Kalau ada satu kata indah di antara kata indah lainnya, kata indah itu adalah “tulus”. Lawan katanya adalah pamrih. Sama dengan kata “jujur” kata ketulusan sama-sama kata yang lebih banyak berada di buku-buku cerita atau dongeng pengantar tidur. Kata yang nyaris punah karena semakin langka orang yang menyematkan ketulusan dalam setiap perbuatannya.
Saya sendiri sulit menilai, tidak berani, apakah semua yang saya katakan dan lakukan sepanjang hidup ini telah berbingkai ketulusan. Karena merasa jerih, kadang masih saja ada kekecewaan yang tiba-tiba menyeruak tatkala saya tak mendapatkan apa-apa dari yang saya perbuat. Mengeluh, mengumpat, bahkan bersumpah atas nama Allah atas ketidakadilan yang saya terima. Padahal, siapa suruh saya berharap kepada manusia? Atau, mungkinkah saya tak lagi dapat membingkai semua pekerjaan saya dalam ketulusan, sehingga apapun yang saya lakukan mesti berbuah keuntungan?
Ketulusan sering diibaratkan sebagai kertas putih. Ketulusan itu sesuatu yang hadir begitu saja, tanpa pretensi atau kepentingan apa pun untuk melakukan sesuatu. Ia seperti mata air yang mengalir dari kedalaman hati dengan sendirinya. Ia bening adanya.
Bening berati tidak berwarna. Dari sudut pandang tradisi spiritual, ia bebas dari merah, jingga, kuning, dan bahkan putih; warna-warna yang menyimbolkan nafsu amarah, nafsu kepemilikan, nafsu kepada lawan jenis, sampai nafsu yang sebetulnya paling ilahiah, yakni nafsu untuk mengumpulkan sebanyak mungkin nilai kebenaran. Bening dapat diwarnai oleh apa saja, tetapi ia juga menghadirkan semua warna seperti adanya.
Seperti halnya air bening yang selalu menjadi tujuan dahaga yang sangat, ketulusan juga menjadi dambaan jiwa yang kering. Ketulusan, siapa sangka, adalah harta yang esensial. Mungkin seseorang akan bahagia dengan memiliki uang, pangkat, atau jabatan. Tetapi, bahagia karena uang, pangkat, atau kedudukan itu baru kemungkinan. Bahagia karena ketulusan adalah kepastian.

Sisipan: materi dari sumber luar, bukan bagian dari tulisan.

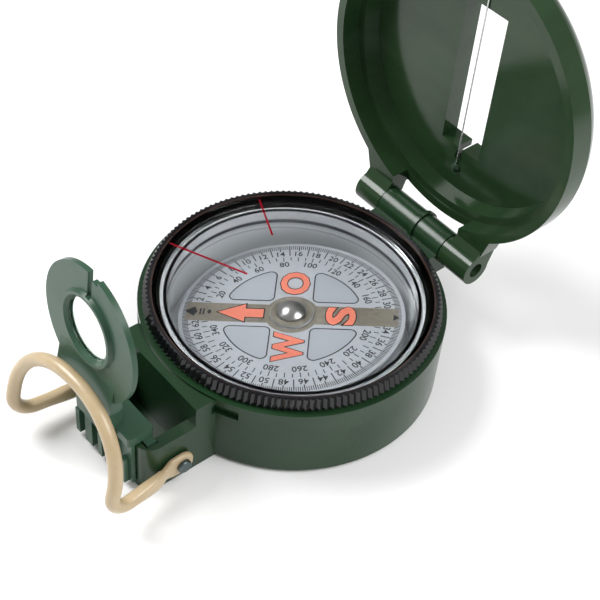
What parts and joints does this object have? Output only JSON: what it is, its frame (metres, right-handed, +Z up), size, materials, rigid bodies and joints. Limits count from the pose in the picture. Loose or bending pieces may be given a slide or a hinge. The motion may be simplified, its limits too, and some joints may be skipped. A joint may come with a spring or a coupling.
{
  "type": "sighting compass",
  "caption": "Folding pocket sighting compass: hinged lid with a sight wire, turning bezel and card, folding magnifier on a focus slider, and a wire thumb loop.",
  "frame": {"origin": "centre of the case's flat underside", "axes": "+Z up out of the dial; +Y the sighting direction, from the lens plate towards the lid hinge; +X to the right of a person sighting. The lid stands open at a right angle and the lens plate stands up."},
  "size_m": [0.058, 0.0943, 0.0747],
  "materials": {
    "green_plastic": "glossy moulded plastic with faint flow marks",
    "black_plastic": "glossy moulded plastic",
    "clear_plastic": "clear polished plastic",
    "capsule_white": "pale plastic behind clear liquid",
    "card_print": "silvery card with printed scales",
    "steel": "plain steel",
    "dark_steel": "dark finished steel",
    "brass": "turned brass",
    "magnet": "dull magnet alloy",
    "red_line": "red paint filled line",
    "tan_enamel": "smooth tan coating on wire",
    "seal_rubber": "soft black rubber",
    "lens_glass": "polished lens"
  },
  "bodies": {
    "case_body": {"case": "green_plastic", "capsule_bowl": "capsule_white", "capsule_window": "clear_plastic", "capsule_seal": "seal_rubber", "capsule_fill_plug": "clear_plastic", "pivot_pin": "steel", "bezel_friction_ring": "steel", "loop_rivets": "dark_steel", "hinge_pin": "dark_steel"},
    "card_body": {"compass_card": "card_print", "magnet_bar": "magnet", "pivot_cap": "steel", "pivot_jewel": "brass"},
    "bezel_body": {"bezel_ring": "black_plastic", "bezel_window": "clear_plastic", "index_lines": "red_line", "window_retainer": "black_plastic"},
    "lid_body": {"lid": "green_plastic", "sight_wire": "steel", "wire_anchors": "green_plastic"},
    "slider_body": {"lens_slider": "green_plastic", "lens_hinge_pin": "dark_steel"},
    "lens_body": {"lens_plate": "green_plastic", "magnifier_lens": "lens_glass", "lens_retaining_ring": "green_plastic"},
    "loop_body": {"thumb_loop": "tan_enamel"}
  },
  "joints": [
    {"name": "lid_hinge", "type": "hinge", "parent": "case_body", "child": "lid_body", "pos_m": [0, 0.0315, 0.016], "axis": [1, 0, 0], "range_deg": [-85, 90]},
    {"name": "lens_focus", "type": "slide", "parent": "case_body", "child": "slider_body", "axis": [0, 0, 1], "range_m": [0, 0.0008]},
    {"name": "lens_fold", "type": "hinge", "parent": "slider_body", "child": "lens_body", "pos_m": [0, -0.0416, 0.0186], "axis": [-1, 0, 0], "range_deg": [-3, 85.5]},
    {"name": "loop_swing", "type": "hinge", "parent": "case_body", "child": "loop_body", "pos_m": [0, -0.0333, 0.0043], "axis": [1, 0, 0], "range_deg": [0, 110]},
    {"name": "bezel_turn", "type": "hinge", "parent": "case_body", "child": "bezel_body", "pos_m": [0, 0, 0.0165], "axis": [0, 0, 1], "continuous": true},
    {"name": "card_turn", "type": "hinge", "parent": "case_body", "child": "card_body", "pos_m": [0, 0, 0.0109], "axis": [-0.1221, -0.0191, 0.9923], "continuous": true}
  ]
}
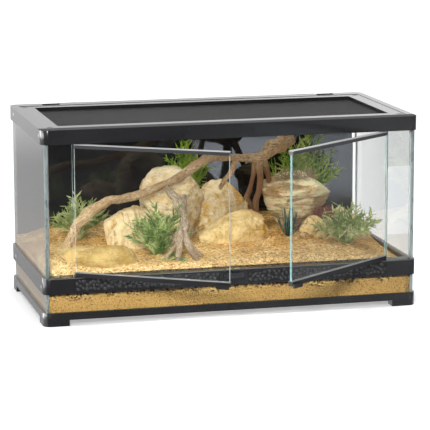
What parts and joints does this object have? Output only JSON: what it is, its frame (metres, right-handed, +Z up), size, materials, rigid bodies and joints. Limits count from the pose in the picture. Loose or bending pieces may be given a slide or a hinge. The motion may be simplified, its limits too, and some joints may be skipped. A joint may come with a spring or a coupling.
{
  "type": "reptile terrarium",
  "caption": "Front-opening glass reptile terrarium with black frames, hinged doors, a turn latch, a lift-off screen lid with corner locks, and sand, rocks, driftwood and plants inside.",
  "frame": {"origin": "centre of the case's footprint, on the table", "axes": "+X along the length to the right, +Y to the back, +Z up; the doors face -Y"},
  "size_m": [0.6, 0.4491, 0.304],
  "materials": {
    "black_plastic": "fine satin moulding",
    "pebbled_plastic": "raised pebble texture",
    "dark_plastic": "satin",
    "gloss_black": "polished, reflecting",
    "clear_glass": "clear float glass with green cut edges",
    "steel": "brushed",
    "magnet_steel": "bright",
    "mesh_wire": "matt black woven wire",
    "sand": "loose golden grains with dark specks",
    "sandstone": "rough, banded cream to ochre",
    "driftwood": "weathered grain",
    "foliage": "soft artificial leaves",
    "agave_leaf": "waxy",
    "red_moss": "tangled fibre",
    "dry_moss": "tangled fibre"
  },
  "bodies": {
    "case": {"base_frame": "black_plastic", "bottom_glass": "clear_glass", "lower_left_glass": "clear_glass", "lower_right_glass": "clear_glass", "lower_back_glass": "clear_glass", "lower_front_glass": "clear_glass", "upper_left_glass": "clear_glass", "upper_right_glass": "clear_glass", "upper_back_glass": "clear_glass", "left_front_strip": "clear_glass", "right_front_strip": "clear_glass", "background_panel": "gloss_black", "middle_band": "black_plastic", "left_pebble_panel": "pebbled_plastic", "right_pebble_panel": "pebbled_plastic", "latch_plate": "black_plastic", "vent_grille": "dark_plastic", "strike_plates": "magnet_steel", "top_frame": "black_plastic", "frame_screws": "steel", "sand_bed": "sand", "round_boulder": "sandstone", "striped_slab": "sandstone", "pale_peak": "sandstone", "front_boulder": "sandstone", "layered_rock": "sandstone", "pitted_stone": "sandstone", "corner_stone": "sandstone", "low_mound_stone": "sandstone", "driftwood_branch": "driftwood", "driftwood_root": "driftwood", "left_plant": "foliage", "centre_plant": "foliage", "hilltop_plant": "foliage", "back_plant": "foliage", "front_right_plant": "foliage", "agave": "agave_leaf", "red_moss": "red_moss", "dry_moss": "dry_moss"},
    "left_door": {"left_door_glass": "clear_glass", "left_top_rail": "black_plastic", "left_bottom_rail": "black_plastic", "left_hinge_pins": "steel", "left_door_magnet": "magnet_steel"},
    "right_door": {"right_door_glass": "clear_glass", "right_top_rail": "black_plastic", "right_bottom_rail": "black_plastic", "right_hinge_pins": "steel", "right_door_magnet": "magnet_steel"},
    "latch": {"turn_latch": "black_plastic"},
    "lid": {"lid_frame": "black_plastic", "screen_mesh": "mesh_wire", "mesh_retainer": "dark_plastic"},
    "front_left_lock": {"front_left_lid_lock": "dark_plastic"},
    "front_right_lock": {"front_right_lid_lock": "dark_plastic"},
    "back_left_lock": {"back_left_lid_lock": "dark_plastic"},
    "back_right_lock": {"back_right_lid_lock": "dark_plastic"},
    "left_gate": {"left_inlet_gate": "dark_plastic"},
    "right_gate": {"right_inlet_gate": "dark_plastic"}
  },
  "joints": [
    {"name": "left_door_hinge", "type": "hinge", "parent": "case", "child": "left_door", "pos_m": [-0.246, -0.146, 0.178], "axis": [0, 0, -1], "range_deg": [-32, 68]},
    {"name": "right_door_hinge", "type": "hinge", "parent": "case", "child": "right_door", "pos_m": [0.246, -0.146, 0.178], "axis": [0, 0, 1], "range_deg": [-37, 63]},
    {"name": "latch_turn", "type": "hinge", "parent": "case", "child": "latch", "pos_m": [0, -0.154, 0.066], "axis": [0, 1, 0], "range_deg": [0, 90]},
    {"name": "lid_lift", "type": "slide", "parent": "case", "child": "lid", "axis": [0, 0, 1], "range_m": [0, 0.06]},
    {"name": "front_left_lock_turn", "type": "hinge", "parent": "lid", "child": "front_left_lock", "pos_m": [-0.28, -0.115, 0.3], "axis": [0, 0, 1], "range_deg": [0, 90]},
    {"name": "front_right_lock_turn", "type": "hinge", "parent": "lid", "child": "front_right_lock", "pos_m": [0.28, -0.115, 0.3], "axis": [0, 0, -1], "range_deg": [0, 90]},
    {"name": "back_left_lock_turn", "type": "hinge", "parent": "lid", "child": "back_left_lock", "pos_m": [-0.28, 0.115, 0.3], "axis": [0, 0, -1], "range_deg": [0, 90]},
    {"name": "back_right_lock_turn", "type": "hinge", "parent": "lid", "child": "back_right_lock", "pos_m": [0.28, 0.115, 0.3], "axis": [0, 0, 1], "range_deg": [0, 90]},
    {"name": "left_gate_slide", "type": "slide", "parent": "case", "child": "left_gate", "axis": [1, 0, 0], "range_m": [0, 0.0285]},
    {"name": "right_gate_slide", "type": "slide", "parent": "case", "child": "right_gate", "axis": [-1, 0, 0], "range_m": [0, 0.0285]}
  ]
}
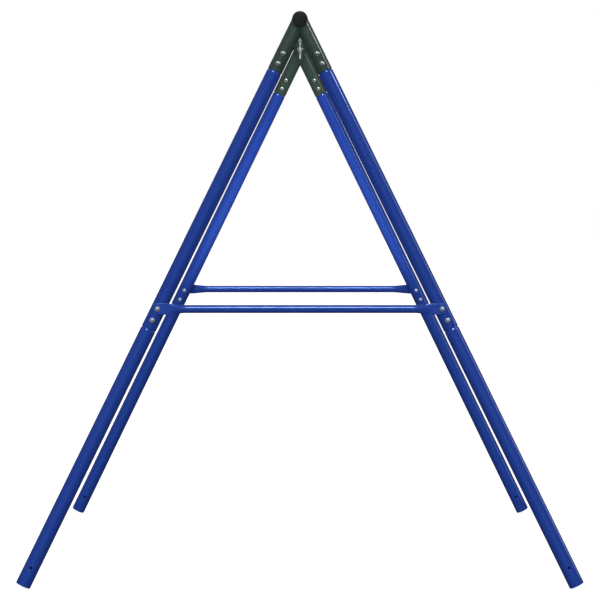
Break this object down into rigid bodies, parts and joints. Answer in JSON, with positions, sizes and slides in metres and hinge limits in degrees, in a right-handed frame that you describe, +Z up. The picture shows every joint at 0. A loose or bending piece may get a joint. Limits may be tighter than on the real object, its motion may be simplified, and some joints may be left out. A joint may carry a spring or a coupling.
{
  "type": "swing frame",
  "caption": "Free-standing A-frame swing stand of round tube: a top beam on splayed legs with crossbars, and eye bolts for a hanging seat.",
  "frame": {"origin": "on the ground, midway between the two A-frames and between the left and right legs", "axes": "+Z up, +Y along the top beam from the front A-frame to the rear one, +X to the right seen from the front"},
  "size_m": [1.8846, 1.6044, 1.9408],
  "materials": {
    "blue_paint": "gloss powder coat, royal blue",
    "green_paint": "semi-gloss powder coat, dark grey green",
    "black_plastic": "moulded, satin",
    "zinc_plate": "bright zinc plate"
  },
  "bodies": {
    "root": {"bolt_front_left_middle_1": "zinc_plate", "bolt_front_left_middle_2": "zinc_plate", "bolt_front_left_top_1": "zinc_plate", "bolt_front_left_top_2": "zinc_plate", "bolt_front_right_middle_1": "zinc_plate", "bolt_front_right_middle_2": "zinc_plate", "bolt_front_right_top_1": "zinc_plate", "bolt_front_right_top_2": "zinc_plate", "bolt_rear_left_middle_1": "zinc_plate", "bolt_rear_left_middle_2": "zinc_plate", "bolt_rear_left_top_1": "zinc_plate", "bolt_rear_left_top_2": "zinc_plate", "bolt_rear_right_middle_1": "zinc_plate", "bolt_rear_right_middle_2": "zinc_plate", "bolt_rear_right_top_1": "zinc_plate", "bolt_rear_right_top_2": "zinc_plate", "connector_front": "green_paint", "connector_rear": "green_paint", "crossbar_front": "blue_paint", "crossbar_rear": "blue_paint", "end_cap_front": "black_plastic", "end_cap_rear": "black_plastic", "eye_bolt_front": "zinc_plate", "eye_bolt_rear": "zinc_plate", "eye_lower_nut_front": "zinc_plate", "eye_lower_nut_rear": "zinc_plate", "eye_upper_nut_front": "zinc_plate", "eye_upper_nut_rear": "zinc_plate", "lower_leg_front_left": "blue_paint", "lower_leg_front_right": "blue_paint", "lower_leg_rear_left": "blue_paint", "lower_leg_rear_right": "blue_paint", "nut_front_left_middle_1": "zinc_plate", "nut_front_left_middle_2": "zinc_plate", "nut_front_left_top_1": "zinc_plate", "nut_front_left_top_2": "zinc_plate", "nut_front_right_middle_1": "zinc_plate", "nut_front_right_middle_2": "zinc_plate", "nut_front_right_top_1": "zinc_plate", "nut_front_right_top_2": "zinc_plate", "nut_rear_left_middle_1": "zinc_plate", "nut_rear_left_middle_2": "zinc_plate", "nut_rear_left_top_1": "zinc_plate", "nut_rear_left_top_2": "zinc_plate", "nut_rear_right_middle_1": "zinc_plate", "nut_rear_right_middle_2": "zinc_plate", "nut_rear_right_top_1": "zinc_plate", "nut_rear_right_top_2": "zinc_plate", "screw_beam_front": "zinc_plate", "screw_beam_rear": "zinc_plate", "top_beam": "green_paint", "upper_leg_front_left": "blue_paint", "upper_leg_front_right": "blue_paint", "upper_leg_rear_left": "blue_paint", "upper_leg_rear_right": "blue_paint"}
  },
  "joints": []
}
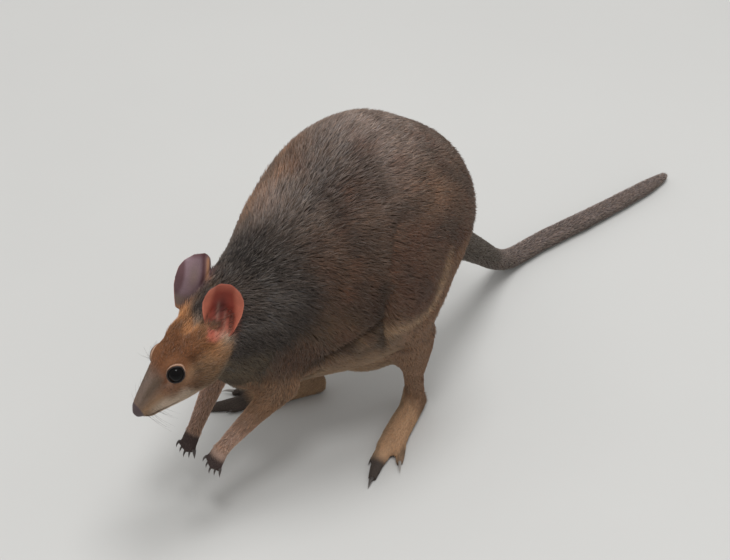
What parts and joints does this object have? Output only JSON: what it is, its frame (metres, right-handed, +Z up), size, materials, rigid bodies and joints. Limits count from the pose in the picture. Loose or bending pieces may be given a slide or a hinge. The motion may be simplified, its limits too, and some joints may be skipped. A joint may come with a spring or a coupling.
{
  "type": "red-legged pademelon",
  "caption": "Life-size still model of a red-legged pademelon, a small forest wallaby, leaning forward on its hind feet and tail with its forepaws lifted.",
  "frame": {"origin": "on the floor, at the middle of the bounding box's base, between the hind legs", "axes": "+Z up, -Y the way the animal faces, +X to the animal's own left"},
  "size_m": [0.205, 0.7656, 0.3428],
  "materials": {
    "charcoal_fur": "soft grizzled fur",
    "claw": "smooth horn",
    "dark_brown_fur": "short fur",
    "ear_skin": "thin bare skin",
    "eye": "wet and glossy",
    "grey_brown_fur": "soft grizzled fur",
    "nose_skin": "moist bare skin",
    "pale_buff_fur": "soft fur",
    "pale_tail_fur": "short sparse fur",
    "rufous_fur": "short dense fur",
    "tan_fur": "short fur",
    "warm_brown_fur": "soft fur"
  },
  "bodies": {
    "root": {"belly": "grey_brown_fur", "chest": "charcoal_fur", "ear_left": "ear_skin", "ear_right": "ear_skin", "eye_left": "eye", "eye_right": "eye", "foot_left": "tan_fur", "foot_right": "tan_fur", "fore_claw_left_1": "claw", "fore_claw_left_2": "claw", "fore_claw_left_3": "claw", "fore_claw_left_4": "claw", "fore_claw_left_5": "claw", "fore_claw_right_1": "claw", "fore_claw_right_2": "claw", "fore_claw_right_3": "claw", "fore_claw_right_4": "claw", "fore_claw_right_5": "claw", "forearm_left": "tan_fur", "forearm_right": "tan_fur", "head": "rufous_fur", "hind_claw_left_2": "claw", "hind_claw_left_3": "claw", "hind_claw_left_4": "claw", "hind_claw_left_5": "claw", "hind_claw_right_2": "claw", "hind_claw_right_3": "claw", "hind_claw_right_4": "claw", "hind_claw_right_5": "claw", "lower_jaw": "pale_buff_fur", "neck": "charcoal_fur", "nose": "nose_skin", "paw_left": "dark_brown_fur", "paw_right": "dark_brown_fur", "pouch": "pale_buff_fur", "rump": "warm_brown_fur", "shank_left": "pale_buff_fur", "shank_right": "pale_buff_fur", "tail_1": "grey_brown_fur", "tail_2": "grey_brown_fur", "tail_3": "pale_tail_fur", "tail_4": "pale_tail_fur", "thigh_left": "warm_brown_fur", "thigh_right": "warm_brown_fur", "upper_arm_left": "warm_brown_fur", "upper_arm_right": "warm_brown_fur"}
  },
  "joints": []
}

Hadirnya ketulusan dalam hati, mengisyaratkan kondisi hati yang sederhana. Sederhana dari pretensi, kepentingan, atau hasil apa pun selain nikmatnya merasakan ketulusan itu saja, yang mengalir begitu saja. Nikmat itu membuat orang yang sedang tulus menjadi “trans” berpindah, hilang ingatan, lupa bahwa di ujung amal perbuatannya yang tulus, ada hasil lain yang layak ditagih olehnya selain sejuknya ketulusan itu sendiri.
Uniknya, di sinilah agaknya keadilan Allah hadir dengan feminin, lembut; tidak dengan berwibawa dan bermuatan ancaman atau hukuman, tetapi dengan bersahaja, bertaburkan keindahan dan keharuan. Kehadiran keadilan Allah seperti ini membuat sesuatu yang sederhana menjadi tidak sederhana: menjadi bermakna, dan abadi dalam ingatan.